To top it all off, Nichols met Landy Yin Yan and after about a year of dating, he proposed. Landy quickly became like a mother to his daughter.
"They adored each other," Stephen Nichols Sr. said. "She couldn't have a better thing in her life than Landy."
Meanwhile back in Oregon, Rhonda's mother, convinced her daughter had been pushed off the trail, kept pressuring investigators for answers.
"I kept calling and asking why anything -- nothing was happening," said Simmons.
But something was about to happen. In April 2014, a secret grand jury heard evidence and indicted Stephen Nichols for the murder of Rhonda Casto.
Ten months later, Nichols and his daughter decided to take a trip back to Oregon. The two first landed in San Francisco, where Stephen was stunned to be met by authorities and arrested.
"I saw something pop up on my phone. And I about jumped out of my seat," said Brandi Arneson.
Nichols was extradited back to Oregon and charged with the murder. He pleaded not guilty. His daughter was sent to live with Rhonda's family. As Stephen Nichols waited in jail, police gathered evidence for the murder trial on their theory that it was no accident.
Investigators returned to the scene of Rhonda Casto's fall for an unusual experiment. They brought with them two crash test dummies, the same size and weight as Rhonda, to prove their theory she was pushed.
"Steve, you have been accused of a despicable crime, that you pushed your girlfriend -- the mother of your daughter -- off of a cliff. Respond to that," said Van Sant.
"No, I did not. I love Rhonda. I will always love Rhonda. I fully expected to spend the rest of my life with her. I have never done anything to harm her," Nichols replied.
In August 2015, Stephen Nichols was in court for a bail hearing. It's like a mini trial, with witnesses called.
Nichols' attorney is Mike Arnold, who recently made headlines representing Ammon Bundy, the leader of the armed occupation of Oregon's Malheur National Wildlife Refuge.
"This occurred in 2009, and yet there's no arrest in this case until 2015. What changed?" Van Sant asked Arnold.
"I don't know," he replied. "...this was ... a tragic accident. A slip and fall on ... a dangerous trail."
Arnold questions the man who organized the dummy experiment, Deputy Daniel DeHaven.
Mike Arnold: What is your opinion about whether or not Miss Casto was pushed?
Deputy DeHaven: I believe that it's most likely or most probable that she was pushed.
Arnold, having obtained the video through discovery, hopes to use their own demonstration to turn the tables on the prosecution.
Deputy DeHaven admits in six different attempts, they could not get the dummy to land at the spot they believed was Rhonda's final resting place.
Michael Arnold: Who's that laughing that "she lost her guts"?
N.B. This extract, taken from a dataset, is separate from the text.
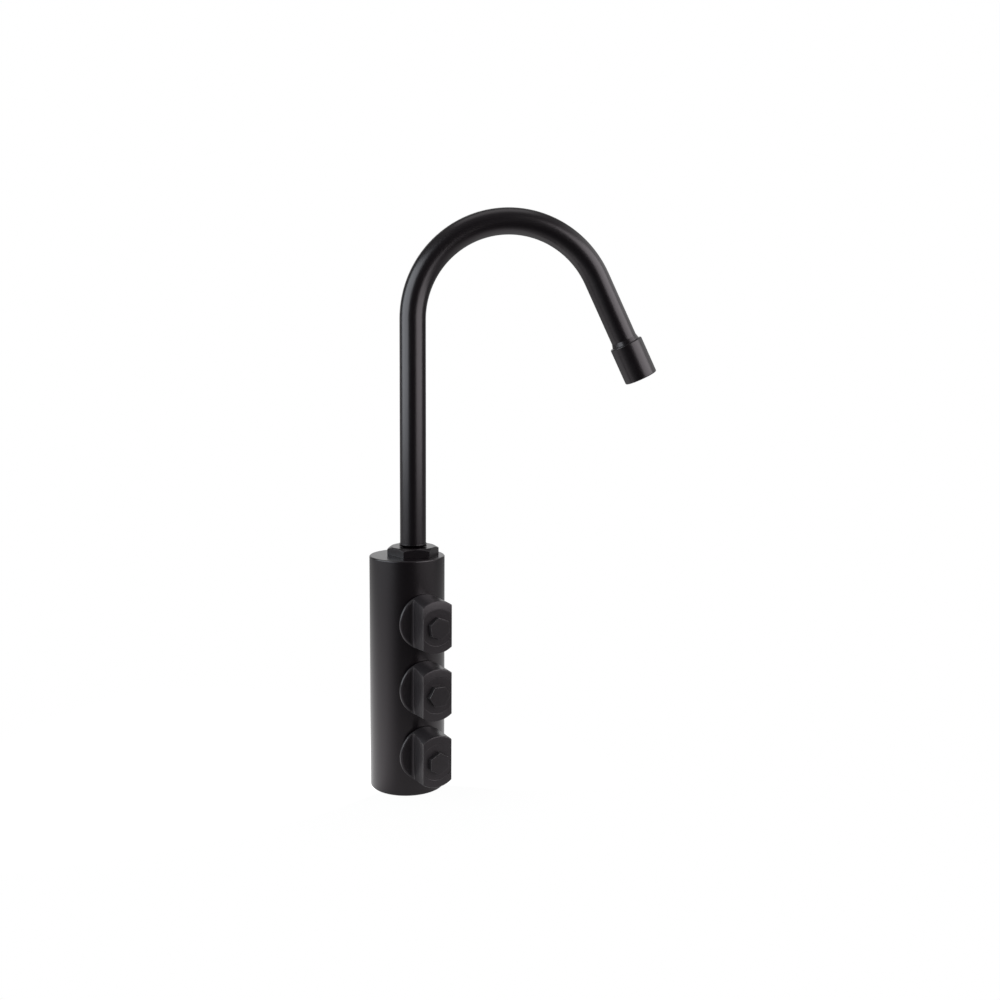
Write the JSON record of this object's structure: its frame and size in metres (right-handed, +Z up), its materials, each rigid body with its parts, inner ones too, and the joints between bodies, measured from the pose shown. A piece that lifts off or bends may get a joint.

Deputy DeHaven: I have no idea.
Arnold has some questions about the scientific rigor of DeHaven's tests, including laughter in the background:
Michael Arnold: Was that person laughing part of the scientific experiment?
Deputy DeHaven: No.
Bail was set at $2 million. Unable to come up with the money, Nichols returns to jail. After all these years, friends Jessica Colburn and Brandi Arneson finally find the courage to visit, for the first time, the spot where Rhonda fell from that trail.
"...all the details that we'd so far heard, none of those makes sense with just simply sliding and falling down," said Arneson.
"And if it was not an accident, then what was she thinking when she went down -- that the person that she thought loved her could have done this to her?" said Colburn.
"I'm positive that he killed her," Simmons said.
"If Stephen Nichols murdered your daughter, why did he do it?" Van Sant asked.
A DANGEROUS TRAIL
Stephen Nichols' defense attorney, Mike Arnold, knows about the dangers of the Columbia River Gorge firsthand.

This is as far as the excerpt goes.